JOHN Swinney is to warn local authorities to stop using a flagship Government policy for young people in care as a way to save money from their own budgets.

It comes after The Herald on Sunday revealed several councils were classing a new education bursary for care-experienced young people as income and using it as a reason to reduce other cash children were eligible for.

Experts said the practice was putting young people in care at risk of homelessness, and causing further hardship.

The flagship Government policy was introduced last year, with Nicola Sturgeon championing the fund which is supposed to help people from care-experienced backgrounds continue on to higher education or college.

Just 4% of people from care go on to university, and 40% go to college.

At the time, the Scottish Funding Council announced a £5.2 million pot to be spread among colleges and universities to pay for the bursary, with proposals clearly stating “care-experienced students will continue to be eligible to receive additional funding elements, such as travel, study costs, additional support needs, childcare and discretionary awards”.

However, earlier this year charities raised concerns that the bursary scheme was being mismanaged by some councils and care providers, who were classing it as extra income and using it as an excuse to reduce other funds.

Some young people were losing money for basics such as food, clothing and toiletries, or told they didn’t deserve the £8,100 to help them continue their studies.

Foster carers have also been affected, with some told that due to their foster child’s increased income, they would no longer be eligible for as much funding from local authorities. Instead they were being told to ask their foster children to give them money from their care bursary to make up the difference.

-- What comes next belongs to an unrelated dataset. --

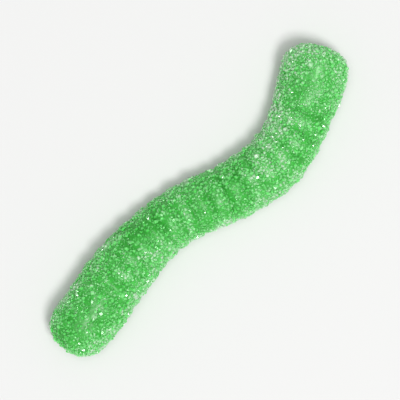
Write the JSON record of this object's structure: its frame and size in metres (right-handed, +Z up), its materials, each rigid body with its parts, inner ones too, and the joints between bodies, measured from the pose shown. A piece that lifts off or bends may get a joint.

The Herald on Sunday understands Education Secretary Swinney is now preparing a statement on the issue, warning local authorities to stop classing the funds as income or using them to penalise young people or foster carers in other ways.

A Government source said: “The whole point of this bursary was to help young people who have been in care to achieve their goals and to make sure they are not adversely affected by not always having that family support that other young people might have when going on to further education.

“The First Minister took great pride in the bursary scheme, and it was intended to genuinely help bridge the attainment gap and improve the lives of young people in Scotland.

“When it came to light that it was not being administered necessarily in the way it was intended, it was obvious that the issue needed to be clarified.

“It should have been done in the beginning really, when this was introduced, but nobody thought councils would start taking money away from some of the most disadvantaged kids in the first place.

“The briefing from John Swinney should be issued soon, it’s awaiting sign-off. It’s basically telling councils to stop this abhorrent practice and stop classing the bursary as income for these children.”

The Scottish Government reiterated that it is now working with Cosla on how to resolve the issue, with a spokesman saying: “The bursary was introduced by ministers to offer increased financial support for all care-experienced students. It was designed not only to provide enhanced living cost support, but also to act as an incentive for young people with experience of care.

“No student should be made worse off as a result of the increased bursary and we are working with Cosla to consider how best to resolve this issue.”

Duncan Dunlop, chief executive of Who Cares? Scotland, welcomed the move. He said: “The care-experienced bursary was put in place after the Commission on Widening Access, an independent task force, recommended it as a step towards addressing the systemic inequality that care-experienced people face in education.

“It’s vital that care-experienced people receive the bursary as it was intended. It is not an income, it is student support. It’s been disappointing to hear from our members the differing practice and approaches being taken across Scotland.

“We’d welcome any action that addresses the gap that has emerged between the intention of the policy and the reality that people are facing, with the money being taken off them.”